Canadian journalist Donna Laframboise. Former National Post & Toronto Star columnist, past vice president of the Canadian Civil Liberties Association.
The current system gives some scientific errors high prestige packaging.
A few years ago, I wrote a research paper about peer-review – the process by which academic journals decide which articles should be published, amongst the thousands submitted to them every year. Typically, journals invite third parties to critique these articles prior to making their publication/rejection decisions.
As part of my research, I read 400 pages of written and oral testimony about peer review presented to a UK House of Commons committee back in 2011. Little of that commentary contained as much clear thinking as a recently-published, six-page paper titled In peer review we (don’t) trust: How peer review’s filtering poses a systemic risk to science.
Two American statisticians, Harry Crane and Ryan Martin, argue persuasively that peer review gives everyone a false sense of security. In their words:
A widely held belief among academics is that…every article eventually gets published somewhere. Moreover, most research results, whether right or wrong, are insignificant in the sense that they have a negligible impact, if any, on the trajectory of science. This raises the question: why should the scientific community expend so much time and effort vetting and filtering results that are highly likely to be published somewhere anyway and, even after they are published, are likely to be of little or no consequence to the course of science?
While peer review is labour intensive and time consuming, it provides no guarantee that a paper is correct. For example, on November 1st, Nature published an article about ocean heat and climate change that attracted widespread media attention. Nic Lewis, an independent UK researcher with a math and physics background, immediately suspected something was amiss.
He outlined his concerns on November 6th and November 7th. By November 9th, one of the article’s authors declared: “I am working with my co-authors to address two problems that came to our attention since publication.” (On November 17th, Lewis discussed further areas of concern.)
As Lewis has noted, this article was “peer reviewed and published in the world’s premier scientific journal.” Nevertheless, it appears far from watertight. So what’s the point of all that “rigamarole of submission, rejection, revision, repeat?” Why do we consider this a good use of expensively trained brainpower?
In modern day academia, say statisticians Crane and Martin, the prestige of the journal conducting the peer review is what matters, not the exercise itself. It’s all about snobbery now:
Though of little consequence to scientific progress, the journal outlet is of supreme importance to career advancement…Not because articles published in Nature or Science are ‘more correct’ but rather because results published in these journals are projected to be more important, and are thus more prestigious…From this point of view, the current peer review process is about as impure and unscientific as could be, the intellectual equivalent of the selfie-stick in today’s navel-gazing academic culture. [bold added]

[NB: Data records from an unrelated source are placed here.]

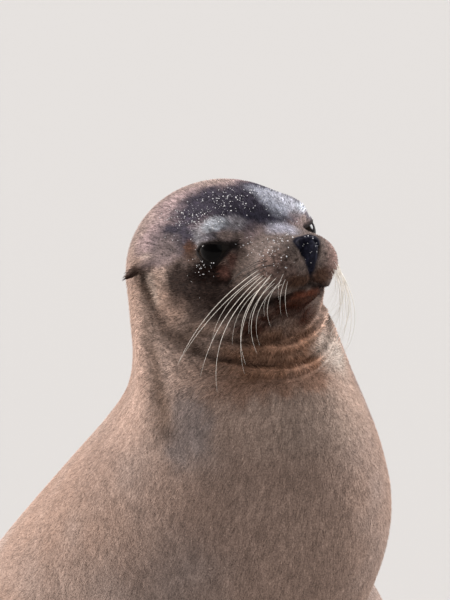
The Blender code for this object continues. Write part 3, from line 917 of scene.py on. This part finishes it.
def joined(name, parts):
    """One mesh of many small parts, given as points and triangles."""
    points, faces = zip(*parts)
    starts = np.cumsum([0] + [len(p) for p in points[:-1]])
    return mesh_from_arrays(name, np.vstack(points),
                            np.vstack([f + start for f, start in zip(faces, starts)]))


def make_whiskers(tree):
    for name, rows, (hang, drop), tint in (
            ("long_whiskers", LONG_WHISKERS, LONG_HANG, (0.94, 0.88, 0.80)),
            ("dark_whiskers", DARK_WHISKERS + BROW_HAIRS, DARK_HANG, (0.010, 0.007, 0.006))):
        shader = Shader(name)
        shader.set(Base_Color=tint, Roughness=0.35, Specular_IOR_Level=0.2)
        for side, label in ((1, "left"), (-1, "right")):
            rng = np.random.default_rng(11 + side)
            tubes = []
            for *path, thick in rows if side < 0 else rows + rows[2:len(rows) - 4]:
                path = np.array(path).reshape(3, 3) * MM
                if side > 0:
                    path[1:] *= hang
                    path[1:, 2] -= drop
                    path[1:] += rng.normal(0, 0.0022, (2, 3))
                path = out_of_head(path * (side, 1, 1))
                spot, facing = tree.find_nearest(Vector(path[0]))[:2]
                path[0] = np.array(spot - facing * ROOT_DEPTH)
                spine, t = curve_through(*path)
                tubes.append(tube(spine, WHISKER_RADIUS * thick * (1.0 - 0.80 * t ** 1.3)))
            mesh = joined(name + "_" + label, tubes)
            whiskers = add_piece(name + "_" + label, mesh, shader.material)
            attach(whiskers, "root")


# Each nail's length, and how far out it sits along the end of its finger or toe.
NAILS = {"finger": (0.0035, 0.80), "toe": (0.0075, 0.72)}


def make_nails(tree):
    """Small flat nails, set back from the ends of the fingers and of the three middle toes."""
    shader = Shader("dark_nail")
    shader.set(Base_Color=(0.030, 0.024, 0.022), Roughness=0.35, Specular_IOR_Level=0.3)
    nails = bmesh.new()
    for (kind, number), line in DIGIT_LINES.items():
        if kind == "toe" and number in (0, 4):
            continue
        length, share = NAILS[kind]
        for side in (1, -1):
            knuckle, tip = line[1:] * (side, 1, 1)
            hit, facing = tree.find_nearest(Vector(knuckle * (1 - share) + tip * share))[:2]
            way = Vector(tip - knuckle)
            way = (way - facing * way.dot(facing)).normalized()
            turn = Matrix((way, facing.cross(way), facing)).transposed().to_4x4()
            shape = Matrix.Diagonal((length, length * 0.5, 0.0016, 1))
            bmesh.ops.create_uvsphere(nails, u_segments=14, v_segments=8, radius=1.0,
                                      matrix=Matrix.Translation(hit) @ turn @ shape)
    mesh = mesh_from_work("nails", nails)
    mesh.shade_smooth()
    nails = add_piece("nails", mesh, shader.material)
    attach(nails, "root")


# Where dry sand has stuck, on either side: centre, spread and how many grains.
SAND = ((-30, 112, 64, 24, 26, 12, 80), (-4, 100, 60, 26, 26, 10, 50),
    (-58, 142, 48, 16, 28, 18, 90), (-50, 104, 44, 20, 18, 10, 26), (-62, 104, -2, 9, 14, 7, 20),
    (-66, 112, 2, 10, 14, 16, 14), (-22, 28, 14, 14, 18, 9, 40), (-30, 24, -4, 12, 16, 12, 30),
    (0, 6, 0, 9, 3, 12, 16), (-36, 60, 18, 12, 18, 12, 16), (10, 70, 34, 20, 22, 8, 18),
    (30, 110, 60, 22, 26, 12, 26))


def make_sand(tree):
    """Loose grains of pale sand, pressed into the coat of the crown, brow and muzzle."""
    rng = np.random.default_rng(23)
    ball = bmesh.new()
    bmesh.ops.create_icosphere(ball, subdivisions=1, radius=1.0)
    shape = np.array([v.co for v in ball.verts])
    faces = np.array([[v.index for v in f.verts] for f in ball.faces])
    ball.free()
    grains = []
    for x, y, z, *spread, count in SAND:
        for spot in (x, y, z) + rng.normal(0, 0.62, (count, 3)) * spread:
            hit, facing = tree.find_nearest(Vector(out_of_head(spot * MM)))[:2]
            size = 0.00028 + 0.00050 * rng.random() ** 2.4
            squash = 0.6 + 0.7 * rng.random(3)
            grains.append((np.array(hit + facing * 0.0012) + shape * squash * size, faces))
    shader = Shader("dry_sand")
    shader.set(Base_Color=(0.90, 0.90, 0.92), Roughness=0.6)
    sand = add_piece("sand_grains", joined("sand_grains", grains), shader.material)
    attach(sand, "root")


# ---- coat ----

# A tuft's points, as share of its length, place across and height in half widths, then its faces:
# bent tufts on the head, plain spikes on the body.
BENT_TUFT = (((0, -1, 0), (0, 1, 0), (0, 0, 1), (0.5, -0.8, 0), (0.5, 0.8, 0), (0.5, 0, 0.9),
              (1, 0, 0)),
             ((0, 2, 1), (0, 1, 4), (0, 4, 3), (1, 2, 5), (1, 5, 4), (2, 0, 3), (2, 3, 5),
              (3, 4, 6), (4, 5, 6), (5, 3, 6)))
PLAIN_TUFT = (((0, -1, 0), (0, 1, 0), (0, 0, 1), (1, 0, 0)),
              ((0, 2, 1), (0, 1, 3), (1, 2, 3), (2, 0, 3)))


def lie_of_coat(points, up):
    """The way the hair lies: back from the nose, down the neck and chest, back along the trunk."""
    local = into_head(points)
    head = on_head_weight(local)[:, None]
    from_nose = (local - (0.0, -0.03, -0.010)) * (1, 1, 0.55)
    from_nose[:, 1] = np.maximum(from_nose[:, 1], 0.02)
    face = unit(from_nose) @ HEAD_AXES.T
    side = np.sign(points[:, 0])
    low = 1 - ramp(points[:, 2], 0.10, 0.42)
    back = ramp(points[:, 1], -0.16, 0.10)
    body = np.stack([0.10 * side * (1 - back), 0.22 + 0.9 * back + 0.5 * low,
                     -1.0 + 0.75 * back * low + 0.25 * low], 1)
    limb = ramp(np.abs(points[:, 0]), 0.13, 0.20) * (1 - ramp(points[:, 2], 0.16, 0.30))
    level = np.full(len(points), 0.35)
    outward = np.stack([side, level, -level], 1)
    body = unit(body * (1 - limb[:, None]) + outward * limb[:, None])
    flow = face * head + body * (1 - head)
    return unit(flow - up * (flow * up).sum(1)[:, None])


def spread_roots(mesh, rng):
    """Roots over the skin, about evenly spread: corners, loops, barycentric weights and gaps."""
    mesh.calc_loop_triangles()
    corners = read(mesh.loop_triangles, "vertices", 3, np.int32)
    loops = read(mesh.loop_triangles, "loops", 3, np.int32)
    p = positions(mesh)[corners]
    area = 0.5 * lengths(np.cross(p[:, 1] - p[:, 0], p[:, 2] - p[:, 0]))
    local = into_head(p.mean(1))
    head = on_head_weight(local)
    front = ramp(-local[:, 1], -0.12, -0.05) * head
    gap = TUFT_GAP_BODY + (TUFT_GAP_HEAD - TUFT_GAP_BODY) * head
    gap += (TUFT_GAP_FACE - TUFT_GAP_HEAD) * front
    number = np.floor(area / gap ** 2 * 2.2 + rng.random(len(area))).astype(int)
    chosen = np.repeat(np.arange(len(area)), number)
    a, b = rng.random(len(chosen)), rng.random(len(chosen))
    a, b = np.where(a + b > 1, (1 - a, 1 - b), (a, b))
    weights = np.stack([1 - a - b, a, b], 1)
    roots = (p[chosen] * weights[:, :, None]).sum(1)
    # one root at most stays in each small cell
    order = rng.permutation(len(chosen))
    cell = np.floor(roots[order] / (gap[chosen][order] * 0.80)[:, None]).astype(np.int64)
    size_class = np.round(gap[chosen][order] * 20000).astype(np.int64)
    key = np.bitwise_xor.reduce(cell * (73856093, 19349663, 83492791), 1)
    key ^= size_class * 2654435761
    keep = order[np.sort(np.unique(key, return_index=True)[1])]
    face = chosen[keep]
    return corners[face], loops[face], weights[keep], gap[face]


def unwrap(mesh, thing):
    bpy.context.view_layer.objects.active = thing
    thing.select_set(True)
    mesh.uv_layers.new(name="OFBake")
    bpy.ops.object.mode_set(mode="EDIT")
    bpy.ops.mesh.select_all(action="SELECT")
    bpy.ops.uv.smart_project(angle_limit=math.radians(66), island_margin=0.002)
    bpy.ops.object.mode_set(mode="OBJECT")
    thing.select_set(False)


def coat_allowed(points, bare, rng):
    """Where hair grows: nowhere on the flippers, nose, lips' edge or eyes."""
    side = mirrored(into_head(points))
    free = rng.random(len(points)) > bare * 1.3
    free &= outside_nose(side) > 0.0008
    for eye in EYES:
        away, far, outside = over_eye(points, eye)
        free &= ~((far < 0.034) & (away[:, 2] > 0) & (outside < 0.0020))
    free &= path_distance(side, LINES["mouth"])[0] > 0.0022
    return free & (points[:, 2] > 0.004)


def plant_tufts(mesh, rng):
    """Each tuft's root, skin normal, place on the unwrap, and gap to the next."""
    corners, loops, weights, gap = spread_roots(mesh, rng)

    def blend(values, rows):
        return (values[rows] * weights[:, :, None]).sum(1)

    roots = blend(positions(mesh), corners)
    nap = unit(blend(normals(mesh), corners))
    place = blend(read(mesh.uv_layers["OFBake"].uv, "vector", 2), loops)
    bare = blend(read(mesh.attributes["bare"].data, "value")[:, None], corners)[:, 0]
    keep = coat_allowed(roots, bare, rng)
    return roots[keep], nap[keep], place[keep], gap[keep]


def tuft_mesh(name, tuft, roots, nap, place, flow, across, length, half, lift, shade):
    """Tufts of one form: a row of each table for each tuft."""
    points, faces = np.array(tuft[0], float), np.array(tuft[1])
    along, aside, height = points.T
    reach = length[:, None] * along
    rise = reach * (1.38 - 0.76 * along) * lift[:, None] - 0.0006 + 0.0014 * along
    rise += half[:, None] * 0.55 * height
    rows = (roots[:, None] + flow[:, None] * reach[..., None]
            + across[:, None] * (half[:, None] * aside)[..., None]
            + nap[:, None] * rise[..., None])
    starts = len(points) * np.arange(len(roots))
    triangles = (faces + starts[:, None, None]).reshape(-1, 3)
    piece = mesh_from_arrays(name, rows.reshape(-1, 3), triangles)
    tones = 0.80 + 0.40 * along + 0.05 * height       # darker roots, paler tips
    colour = (shade[:, None] * tones[:, None]).reshape(-1, 3)
    paint(piece, colour, np.zeros(len(colour)))
    patch = np.stack([aside, 2 * along - 1 + 0.35 * height], 1) * BAKE_PATCH / 2
    where = (place[:, None] + patch).reshape(-1, 2)[triangles.ravel()]
    write(piece.uv_layers.new(name="OFBake").uv, "vector", where)
    soft = unit(normals(piece) + 1.3 * np.repeat(nap, len(points), 0))
    piece.normals_split_custom_set_from_vertices(soft.tolist())
    return piece


def make_coat(skin):
    rng = np.random.default_rng(7)
    roots, nap, place, gap = plant_tufts(skin.data, rng)
    number = len(roots)
    head = on_head_weight(into_head(roots))
    flow = lie_of_coat(roots, nap)
    clump = (np.sin(roots @ (310, 170, 90)) + np.sin(roots @ (-120, 260, 210) + 1.3)) * 0.06
    yaw = (rng.normal(0, 0.13, number) + clump)[:, None]
    flow = flow * np.cos(yaw) + np.cross(nap, flow) * np.sin(yaw)
    across = np.cross(nap, flow)
    lift = np.sin(TUFT_LIFT * (0.7 + 0.6 * rng.random(number)))
    length = TUFT_LENGTH_BODY + (TUFT_LENGTH_HEAD - TUFT_LENGTH_BODY) * head
    length *= 0.75 + 0.5 * rng.random(number)
    length *= np.where(gap < 0.0020, 0.62, 1.0)        # shorter on the face
    half = gap * (0.15 - 0.03 * head)
    spread = 0.85 + 0.50 * head
    shade = markings(roots) * (1 + spread * (rng.random(number) - 0.5))[:, None]
    tables = (roots, nap, place, flow, across, length, half, lift, shade)
    material = fur_material("short_fur_tufts", on_skin=False)
    pieces = 0
    for group, tuft in ((head >= 0.5, BENT_TUFT), (head < 0.5, PLAIN_TUFT)):
        order = np.flatnonzero(group)
        order = order[np.argsort(roots[order, 1])]
        parts = math.ceil(len(order) * len(tuft[1]) / MOST_TRIANGLES)
        for chosen in np.array_split(order, parts):
            pieces += 1
            name = "coat_%02d" % pieces
            mesh = tuft_mesh(name, tuft, *(table[chosen] for table in tables))
            coat = add_piece(name, mesh, material)
            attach(coat, "root")


# ---- floor, light, camera ----

def make_stage():
    floor = bmesh.new()
    bmesh.ops.create_grid(floor, x_segments=2, y_segments=2, size=14.0)
    shader = Shader("pale_floor")
    shader.set(Base_Color=(0.46, 0.455, 0.45), Roughness=0.9, Specular_IOR_Level=0.1)
    floor = add_piece("floor", mesh_from_work("floor", floor), shader.material)


# Broad, distant, soft lights: the way to each, its strength, its spread in degrees, its colour.
LIGHTS = {"from_above_and_behind": ((0.35, 0.75, 1.1), 1.4, 40, (1.0, 0.97, 0.95)),
          "from_the_right": ((1.0, -0.30, 0.34), 4.8, 24, (1.0, 0.98, 0.97)),
          "from_the_left": ((-0.36, 1.05, 0.30), 6.0, 24, (1.0, 0.93, 0.88)),
          "soft_front": ((-0.2, -1.0, 0.9), 0.7, 70, (1.0, 0.97, 0.95))}


def make_lights():
    world = bpy.context.scene.world = bpy.data.worlds.new("studio")
    world.use_nodes = True
    sky = world.node_tree.nodes["Background"].inputs
    sky["Color"].default_value = (0.92, 0.95, 1.0, 1.0)
    sky["Strength"].default_value = 0.22
    for name, (way, strength, spread, colour) in LIGHTS.items():
        light = bpy.data.lights.new(name, "SUN")
        light.energy, light.angle, light.color = strength, math.radians(spread), colour
        link(name, light).rotation_euler = Vector(way).to_track_quat("Z", "Y").to_euler()


def make_camera():
    camera = link("camera", bpy.data.cameras.new("camera"))
    a, e = CAMERA_AZIMUTH, CAMERA_HEIGHT_ANGLE
    back = Vector((math.sin(a) * math.cos(e), -math.cos(a) * math.cos(e), math.sin(e)))
    camera.location = BETWEEN_EYES + VIEW_FROM_EYES + back * CAMERA_DISTANCE
    camera.rotation_euler = back.to_track_quat("Z", "Y").to_euler()
    lens = camera.data
    lens.sensor_width, lens.clip_end = 36.0, 60.0
    lens.lens = lens.sensor_width * CAMERA_DISTANCE / VIEW_HEIGHT
    bpy.context.scene.camera = camera


bpy.context.scene.view_settings.view_transform = "Standard"
make_camera()
make_lights()
make_stage()
skin = make_skin()
make_eyes()
skin_tree = surface_of(skin)
make_whiskers(skin_tree)
make_nails(skin_tree)
make_sand(skin_tree)
unwrap(skin.data, skin)
make_coat(skin)
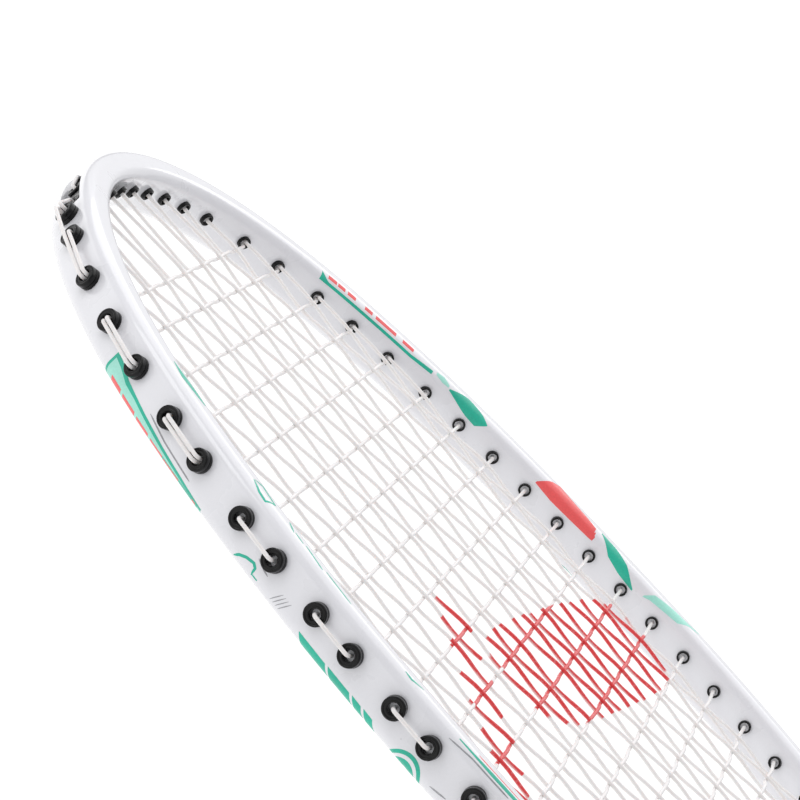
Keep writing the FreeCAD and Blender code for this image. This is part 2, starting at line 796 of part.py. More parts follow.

Perversely, the institution of peer review makes matters worse by entrenching erroneous findings and amplifying their reach. The fact that a paper was subjected to this imperfect screening process before appearing in a high-impact journal encourages everyone to accept its conclusions. Science has spoken, therefore skepticism is unwarranted. In Crane and Martin’s words:
the perception that peer review provides an effective filter causes researchers to let down their guard, increasing the chance that errors propagate downstream…we recommend simply removing the filter, in order to force the scientific community first to acknowledge the reality that low-quality does get published and then to adapt to that reality.
Solid science is surely more likely to emerge from what Crane and Martin term a “culture of doubt” than from complacency born of “the illusion of quality control” that the peer review system currently provides.